The United Nations itself says that most drug prevention campaigns need to focus on the youth, because the longer initiation into drug use can be delayed, the less likely it is to begin — or, if it does begin, to become compulsive. These programs, the U.N. says, are based on theories of social learning: Teach children how to recognize pressures that influence them to smoke, drink and use drugs and how to resist these pressures, and they will be likely kept off the risk.

In its 2003 study, the WHO found that the reasons cited by respondents in Manila and Davao for trying drugs were mostly "curiosity, enjoyment, and social acceptance." These findings reinforce those by the Ateneo team-led study, which reported that children are usually initiated to drug use by people close to them such as friends and peers, neighbors, and even family and relatives.

Dr. Emma Porio, who worked with Crisol in the participatory research conducted by Ateneo, says it makes the most sense to focus on giving youth opportunities for productive living — whether it is school, or other endeavors.

"Ang mga batang naliligaw kadalasan walang magawa, hanggang masangkot sa gulo (Children who stray from the straight path usually have no activity to occupy them so they get intro trouble)," she says. "You need to give them rewarding alternative ways of crafting their lives." Intervention, then, means lessening the opportunities for the children to be idle (and therefore more vulnerable to risky behavior).

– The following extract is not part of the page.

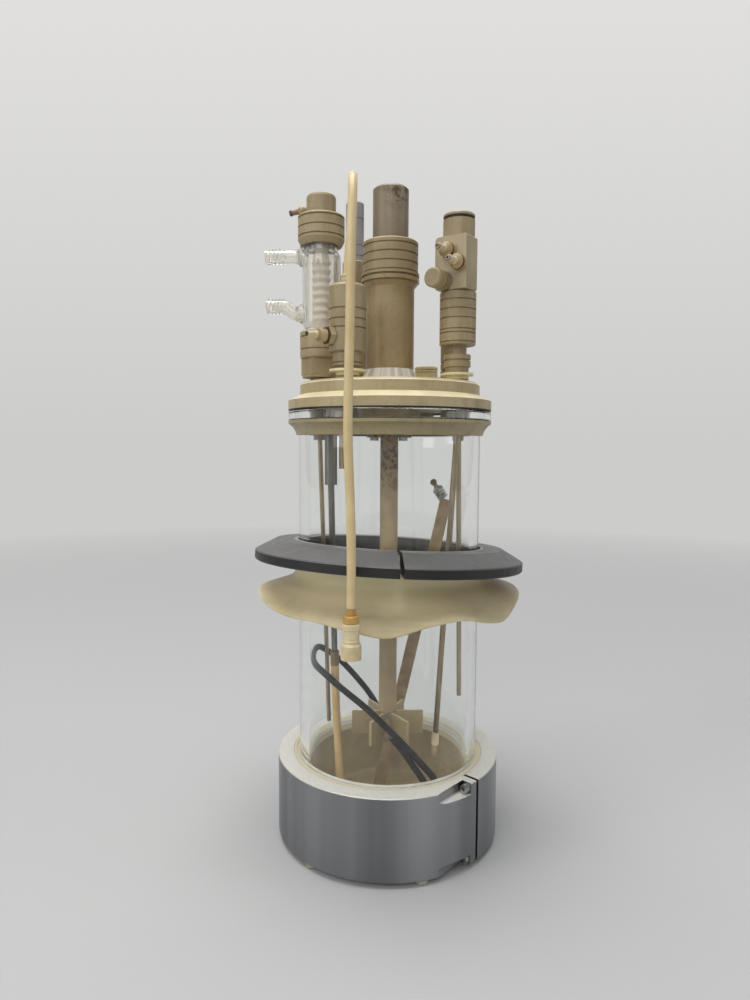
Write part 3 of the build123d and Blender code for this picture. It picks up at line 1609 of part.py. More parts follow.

Larry 'Bench' Ondinero was already in his 20s and well into drugs when the KKPC-led anti-drug campaign began in Tatalon. It took him some time to be weaned off shabu and heroin, but the process was made quicker by the fact that he soon found himself with less and less suppliers in the barangay. Many of his co-jammers also began to swear off narcotics.

Ondinero has been off drugs for the last three years. He is now married, with a steady job — and a volunteer counselor at Tatalon. He says he starts each day praying he will not slip, but he is convinced the children at the day-care centers will never pick up the same habit that he had. "They're far from trying out drugs," he says. "They just have too many things to busy themselves with."